Importantly, the value of this review is not limited to senior management. Staff members often gain confidence when they are given the chance to discuss decisions openly and understand why particular approaches are preferred. Emergency preparation becomes less about memorising instructions and more about developing a shared understanding of how teams can work together when conditions become difficult.
Building Resilience Before It Is Needed
No organisation can guarantee that every communication system will function perfectly during an emergency. Equipment can fail, situations can develop unexpectedly and people may find themselves operating with less information than they would ideally want. What organisations can do is prepare teams to cope when those difficulties arise.

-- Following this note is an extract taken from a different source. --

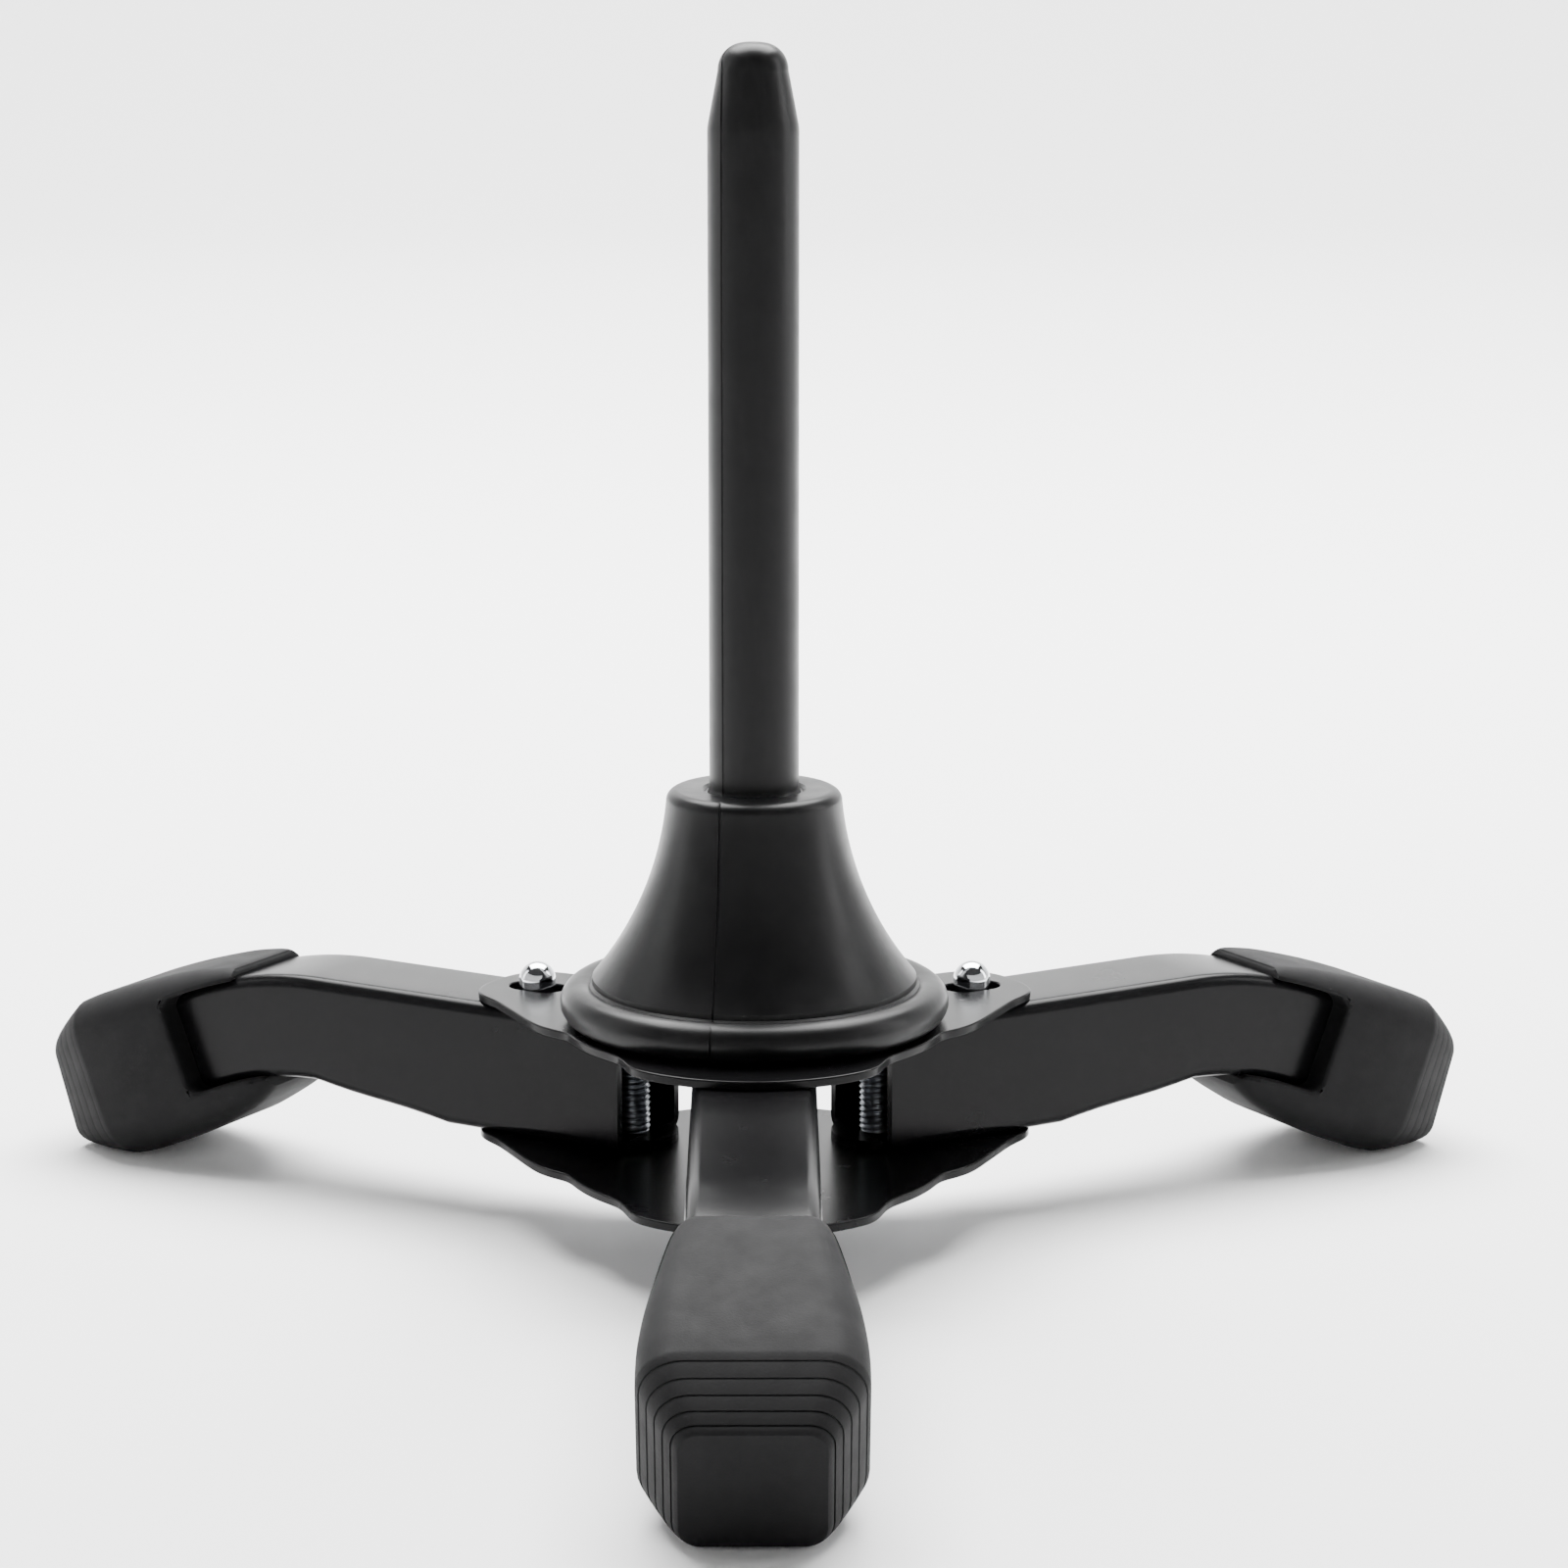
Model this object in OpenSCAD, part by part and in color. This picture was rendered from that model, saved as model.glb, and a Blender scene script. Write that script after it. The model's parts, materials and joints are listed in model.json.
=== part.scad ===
// Folding peg stand: one tapered peg on a bell, a hub of two plates, a fixed front leg and
// two side legs that swing forward about upright bolts and lock with sprung buttons.
// The floor is z = 0 and the peg's axis is the Z axis; the fixed leg points along -Y.

/* [Peg and bell] */
// Diameter of the peg's straight stretch
peg_d = 14.8; // [12:0.1:18]
// Length of the straight stretch above the bell
peg_len = 107.8; // [60:1:180]
// Length of the tapered tip, with its dome
tip_len = 13.6; // [8:0.1:24]
// Diameter where the taper meets the dome
tip_d = 11.4; // [7:0.1:11.8]
// Height of the dome
tip_dome = 3; // [1.5:0.1:4.5]
// Height of the bell above the top plate
bell_h = 39.2; // [34:0.1:50]
// Diameter of the bell's flat top
bell_top_d = 29.2; // [24:0.1:34]
// Diameter over the bell's rim bead
bell_rim_d = 64.8; // [63:0.1:72]
// Radius of the rim bead's section
rim_bead_r = 3.3; // [2.6:0.1:3.6]
// Radius of the hollow flank
flank_r = 54.7; // [48:0.1:70]
// Wall of the bell
bell_wall = 2.4; // [1.6:0.1:3]

/* [Hub plates] */
// Thickness of each plate
plate_t = 1.5; // [1:0.1:2.5]
// Space between the plates
plate_gap = 22.8; // [19:0.1:26]
// Reach of the side lobes from the axis
lobe_reach = 52; // [49:0.1:60]
// Width of a side lobe at its tip
lobe_w = 21.4; // [20:0.1:26]
// Reach of the front tongue from the axis
tongue_reach = 39.6; // [36:0.1:48]
// Distance of each leg's pivot from the axis
pivot_reach = 24; // [22:0.1:24.5]

/* [Legs] */
// Width of the leg tube
leg_w = 20; // [17:0.1:21]
// Height of the tube where it is bent
bend_h = 18.6; // [16:0.1:20]
// Wall of the tube
leg_wall = 1.5; // [1:0.1:2]
// Distance from the axis where the tube starts to grow slimmer
slim_start = 56; // [56:1:64]
// Distance from the axis where the bend starts
bend_start = 84; // [76:1:110]
// Radius of the bend along the tube's middle
bend_r = 62; // [50:1:90]
// Angle by which the end of the leg slopes down
droop = 22; // [16:0.5:26]
// Straight tube past the bend
end_len = 20; // [12:1:24]

/* [Fold and lock] */
// Angle that a side leg swings through
fold_deg = 114; // [90:1:114]
// Room over and under a folding leg
fold_play = 0.1; // [0.05:0.05:0.3]
// Diameter of the lock button
button_d = 6.35; // [5:0.05:7]
// Height of the button above the top plate
button_up = 4.4; // [3.6:0.1:5.7]
// Distance of the button from the axis
button_reach = 43.1; // [42:0.1:45]
// Length of the slot that the button stands in
slot_len = 10.3; // [8:0.1:11]

/* [Feet] */
// Width of a foot
foot_w = 32.6; // [28:0.1:34]
// Reach of the nose past the bend's end
foot_nose = 35.8; // [33:0.1:42]
// Height of the foot above the tube's middle
foot_top = 13.6; // [12.5:0.1:16]
// Depth of the foot below the tube's middle
foot_deep = 16.4; // [14:0.1:18]
// Number of steps in the nose
nose_steps = 5; // [3:1:6]

/* [Fasteners] */
// Diameter of the pivot bolts and the centre bolt
bolt_d = 6; // [5:0.5:6]
// Diameter of the front leg's bolts
small_bolt_d = 5; // [4:0.5:5]

/* [Hidden] */
$fn = 64;
eps = 0.01;

// directions of the legs about Z
front_az = 270;
left_az = 150;
right_az = 30;

// clearances
bolt_play = 0.05;       // radial, bolt in its holes
button_play = 0.08;     // radial, button in the tube's hole
slot_play = 0.2;        // each side, button in the plate's slot
fold_hole_play = 0.5;   // radial, button in the hole for the folded leg
head_play = 0.4;        // bolt head to the bell's wall
seat_gap = 0.05;        // spring below the button's flange

// heights counted from the top plate's top face
under_hub = -plate_gap - 2 * plate_t;
gap_floor = -plate_t - plate_gap;
gap_mid = -plate_t - plate_gap / 2;
tube_top = -plate_t - fold_play;
ceiling = tube_top - leg_wall;          // inside of a leg's top wall
bend_z = tube_top - bend_h / 2;

// end of the bend, where the leg slopes down
end_x = bend_start + bend_r * sin(droop);
end_z = bend_z - bend_r * (1 - cos(droop));

// side view of the foot: x along the sloping end of the tube, z square to it
lip_x = -10;            // where the foot's flaps start
lip_t = 1.7;            // thickness of the flaps at their edge
window_x = 4;           // where the side windows end
shoulder_x = 21;        // fullest point of the top
nose_x = foot_nose - 5.8;  // where the nose starts to step in
edge_r = 6.5;           // rounding of the foot's long edges
pad = [20.4, 16];       // width and height of the pad on the nose
pad_z = -2.8;           // middle of the pad
nose_top = 11;
nose_low = -13.4;
land_x = 28.2;          // middle of the flat that stands on the floor
land_z = -foot_deep + 1.8;
hub_z = land_x * sin(droop) - land_z * cos(droop) - end_z;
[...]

Training that includes communication failure encourages people to think beyond routine procedures. It tests whether departments can coordinate effectively, whether staff understand alternative methods of sharing information and whether decision-makers can maintain a clear response when normal systems are interrupted. It also provides evidence that safety arrangements have been tested in practical conditions rather than merely written down.

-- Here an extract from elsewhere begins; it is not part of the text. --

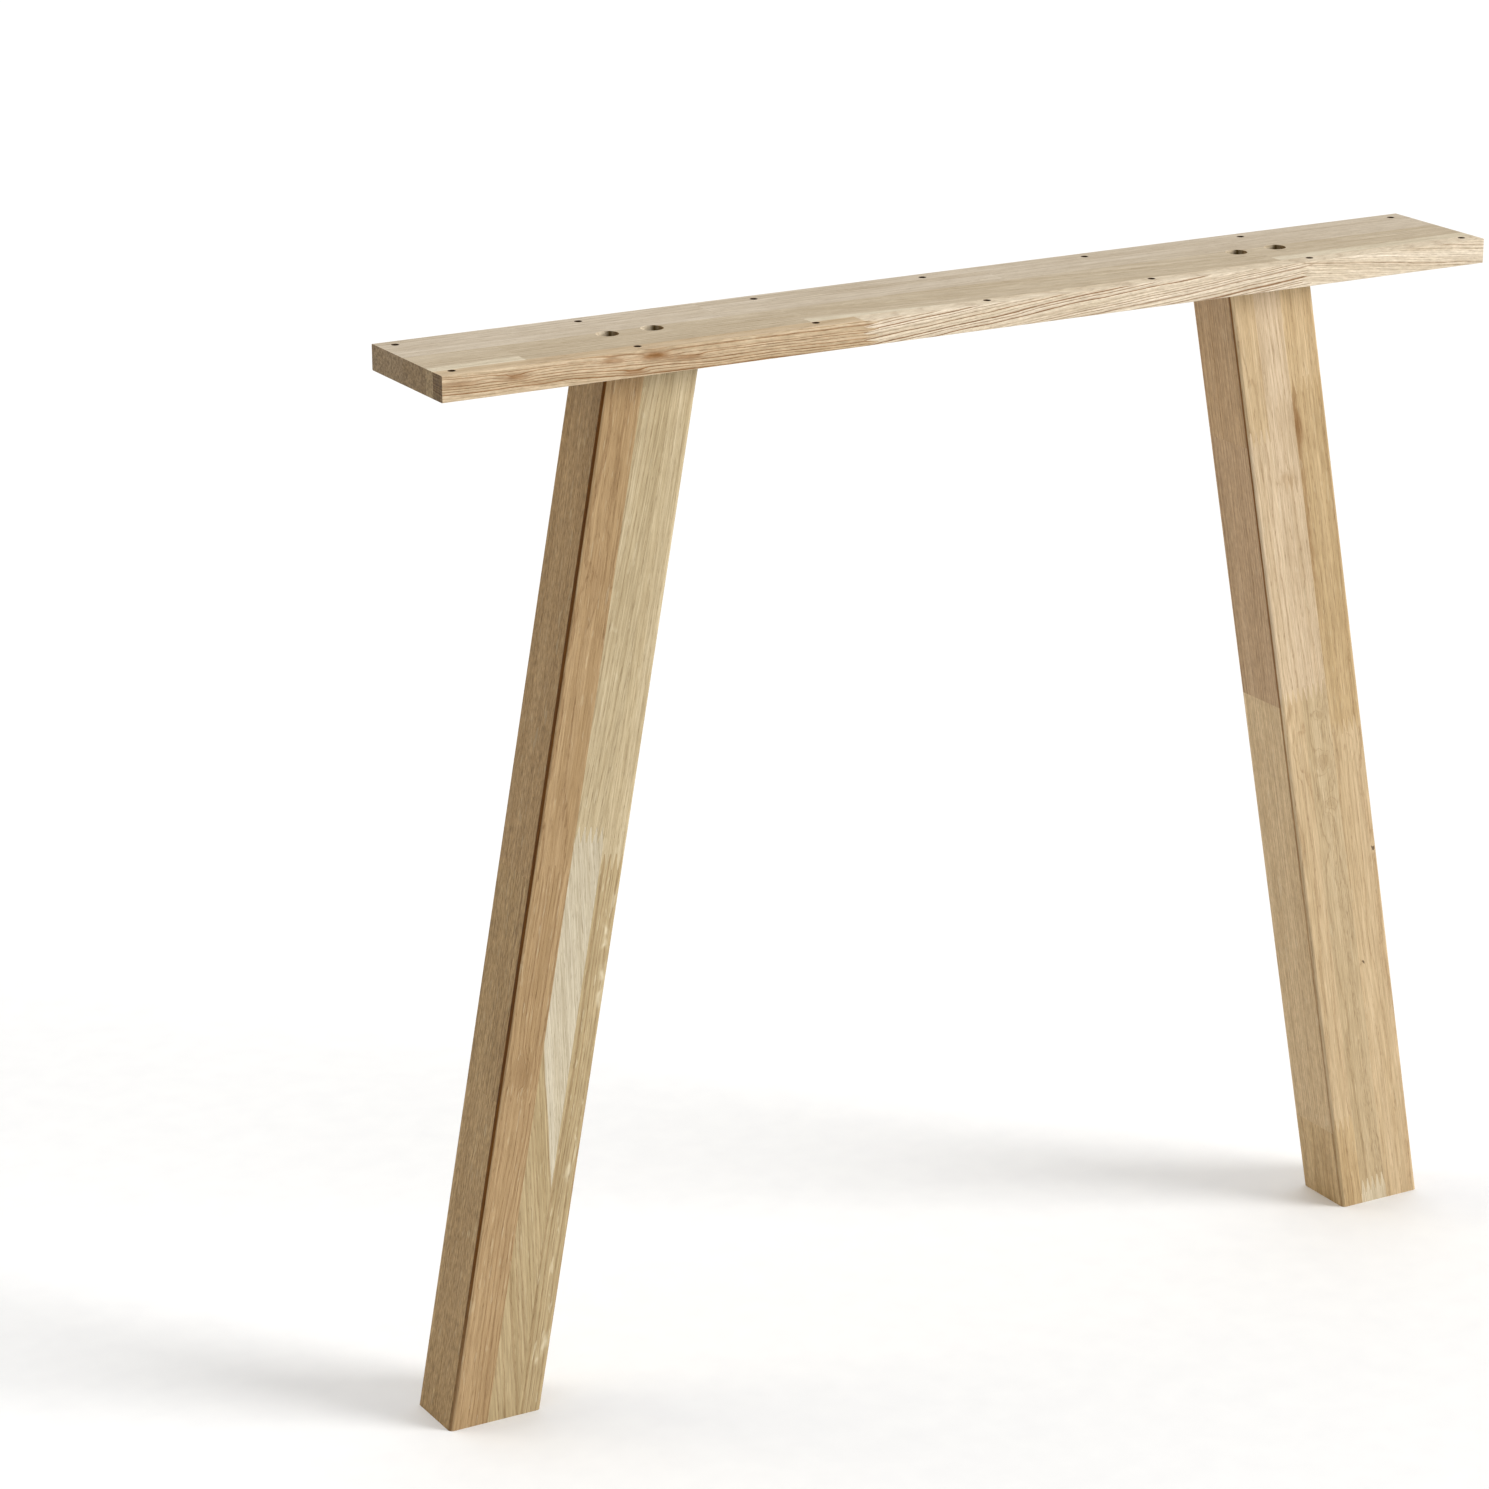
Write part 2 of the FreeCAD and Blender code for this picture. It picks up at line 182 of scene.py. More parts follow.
# Oak. Lengths in the grain are in millimetres, and noise scales are per millimetre.

WHITE = (1, 1, 1, 1)

# A knot's outline wanders: the scale of the noise, and how far. Its heart fades out at a multiple of
# its radius.
KNOT_NOISE = (0.13, 0.13, 0.09)
KNOT_WANDER = (7.0, 0.0, 16.0)
HEART_SOFTNESS = 1.6

# Each piece's seed is this much more than the last, and moves its noise by this step times the seed.
SEED_GAP = 1.37
SEED_STEP = (37.0, 53.0, 211.0)

# How strongly early wood shows through one ring, from its start at 0 to its end at 1
EARLY_WOOD = ((0.0, 0.9), (0.08, 1.0), (0.3, 0.25), (0.6, 0.06), (0.93, 0.14), (1.0, 0.9))
FAINTEST_RING = 0.25
RING_UNEVENNESS = 1.6
QUICK_WAVER = 2.4

# Tints, as the colours a pattern multiplies the wood by where it is lowest and highest
FIBRE_TINTS = (0.84, 0.82, 0.78, 1), (1.12, 1.13, 1.14, 1)
HAIR_TINTS = (0.86, 0.84, 0.81, 1), (1.10, 1.11, 1.12, 1)
STREAK_TINTS = (0.93, 0.91, 0.87, 1), (1.07, 1.08, 1.10, 1)
CLOUD_TINTS = (0.90, 0.88, 0.84, 1), (1.10, 1.12, 1.15, 1)
SPECK_TINTS = (0.72, 0.71, 0.68, 1), (1.24, 1.25, 1.27, 1)
# Sawn ends are darker: partly the end grain's own colour, partly painted shade.
SAWN_END_AND_SHADE_TINTS = (0.29, 0.23, 0.16, 1), (0.57, 0.48, 0.35, 1)
PORE_TINT = (0.48, 0.40, 0.32, 1)

RAY_COLOUR = (0.80, 0.72, 0.52, 1)
HEART_COLOUR = (0.06, 0.03, 0.015, 1)


def make_knot_group():
    """Rings that swell around a knot, its dark heart, and its stain, or a pale spot if that is negative."""
    graph, given, result = new_group(
        "Knot",
        [
            ("Grain", VECTOR), ("Centre", VECTOR), ("Shape", VECTOR), ("Reach", FLOAT),
            ("Swell", FLOAT), ("Heart", FLOAT), ("Stain", FLOAT), ("Earlier", VECTOR),
        ],
        [("Result", VECTOR)],
    )
    wander = graph.noise(graph.vector("MULTIPLY", given["Grain"], KNOT_NOISE), output="Color")
    wander = graph.vector("SUBTRACT", wander, (0.5, 0.5, 0.5))
    away = graph.vector("SUBTRACT", given["Grain"], given["Centre"])
    away = graph.vector("ADD", away, graph.vector("MULTIPLY", wander, KNOT_WANDER))
    distance = graph.vector("LENGTH", graph.vector("MULTIPLY", away, given["Shape"]))
    share = graph.math("DIVIDE", distance, given["Reach"])
    bell = graph.math("EXPONENT", graph.math("MULTIPLY", graph.math("POWER", share, 2.0), -1.0))
    heart_edge = graph.math("MULTIPLY", given["Heart"], HEART_SOFTNESS)
    here = graph.combine(
        graph.math("MULTIPLY", bell, given["Swell"]),
        graph.span(distance, given["Heart"], heart_edge, 1.0, 0.0),
        graph.math("MULTIPLY", bell, given["Stain"]),
    )
    graph.feed(result["Result"], graph.vector("ADD", here, given["Earlier"]))
    return graph.tree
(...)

For venues, event organisers and organisations responsible for public spaces, that preparation is increasingly important. Safe operations depend not only on preventing incidents wherever possible, but also on making sure teams are capable of responding if circumstances become uncertain or challenging.
Digital training systems offer a practical way to create those conditions without exposing anyone to real danger. By simulating failed radios, delayed messages, incomplete instructions and disrupted chains of communication, organisations can discover weaknesses while there is still time to correct them. Public safety training technology is most valuable when it helps people practise the moments that cannot be managed by paperwork alone: the moments when information is limited, pressure is rising and effective teamwork becomes essential.